** Start Material provided **

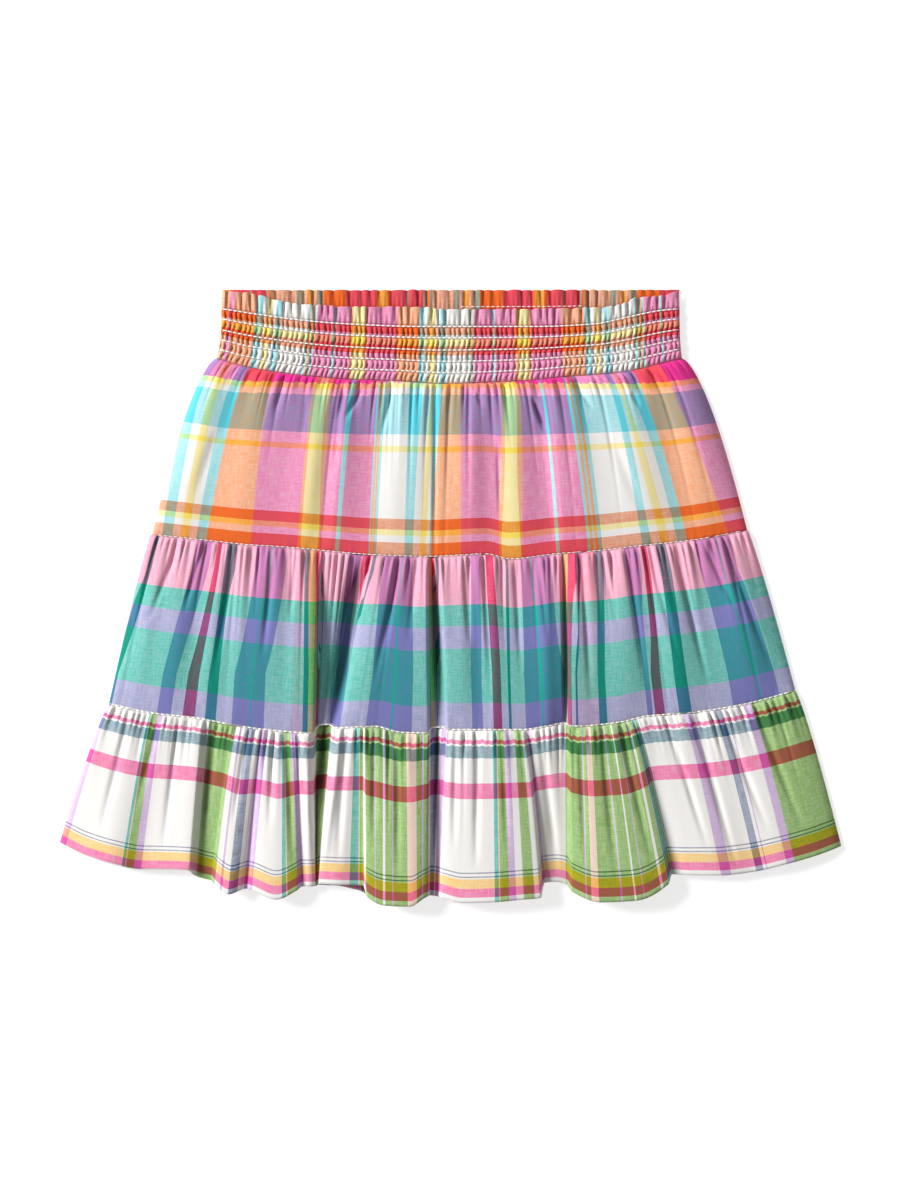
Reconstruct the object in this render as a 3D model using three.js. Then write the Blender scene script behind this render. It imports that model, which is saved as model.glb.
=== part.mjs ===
// Tiered ruffle skirt laid flat: shirred waistband, upper tier, middle tier and gathered hem tier.
// Millimetres, +Z up. The front panels lie on the back panels, the waist points to +Y, the hem to -Y.
// The origin is under the middle of the skirt, on the surface that it lies on.
import * as THREE from "three";

// Cloth and how it lies
const CLOTH = 1.2; // thickness of each wall
const SEAM_GAP = 0.3; // between pieces that meet at a seam
const FRONT_LAY = 3.1; // lowest height of the front panels' outer face
const BAND_UNDERSIDE = CLOTH + SEAM_GAP; // the front waistband's plain inside, just over the back one

// Waistband
const BAND_RIDGES = 60; // puckers across the front, between the elastic rows
const BAND_PUFF = 1.5; // height of a pucker
const BAND_LAY = 0.3; // height of the band's valleys over the front panels' lowest height
const HEADER_FRILL = 2.2; // height of the header's waves, one to every two puckers
const ELASTIC_ROWS = [0, 0.2, 0.42, 0.62, 0.82]; // from the first elastic row to the waist seam
const BACK_HEADER_WAVES = 24;
const BACK_HEADER_FRILL = 2.4;
const BACK_HEADER_Y = 181.5; // the back header's straight top edge
const BACK_COLUMNS = 40;

// Rows down a tier, close together at the gathers
const TIER_ROWS = [0, 0.04, 0.12, 0.24, 0.42, 0.62, 0.82, 1];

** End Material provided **

→ What is needed
Give again, word for word, the lines of the listing, starting at its first line and ending with the line containing "import * as".

→ Completed task
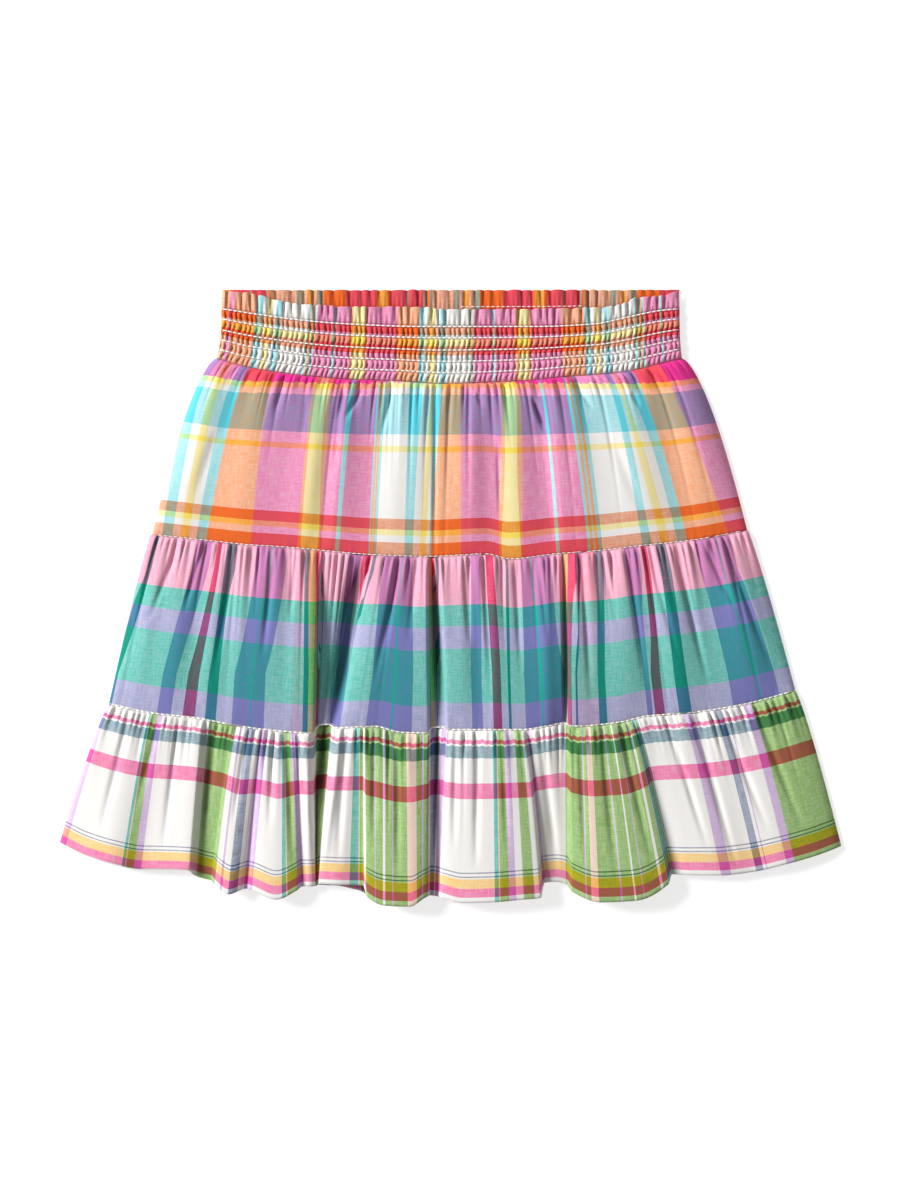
Reconstruct the object in this render as a 3D model using three.js. Then write the Blender scene script behind this render. It imports that model, which is saved as model.glb.
=== part.mjs ===
// Tiered ruffle skirt laid flat: shirred waistband, upper tier, middle tier and gathered hem tier.
// Millimetres, +Z up. The front panels lie on the back panels, the waist points to +Y, the hem to -Y.
// The origin is under the middle of the skirt, on the surface that it lies on.
import * as THREE from "three";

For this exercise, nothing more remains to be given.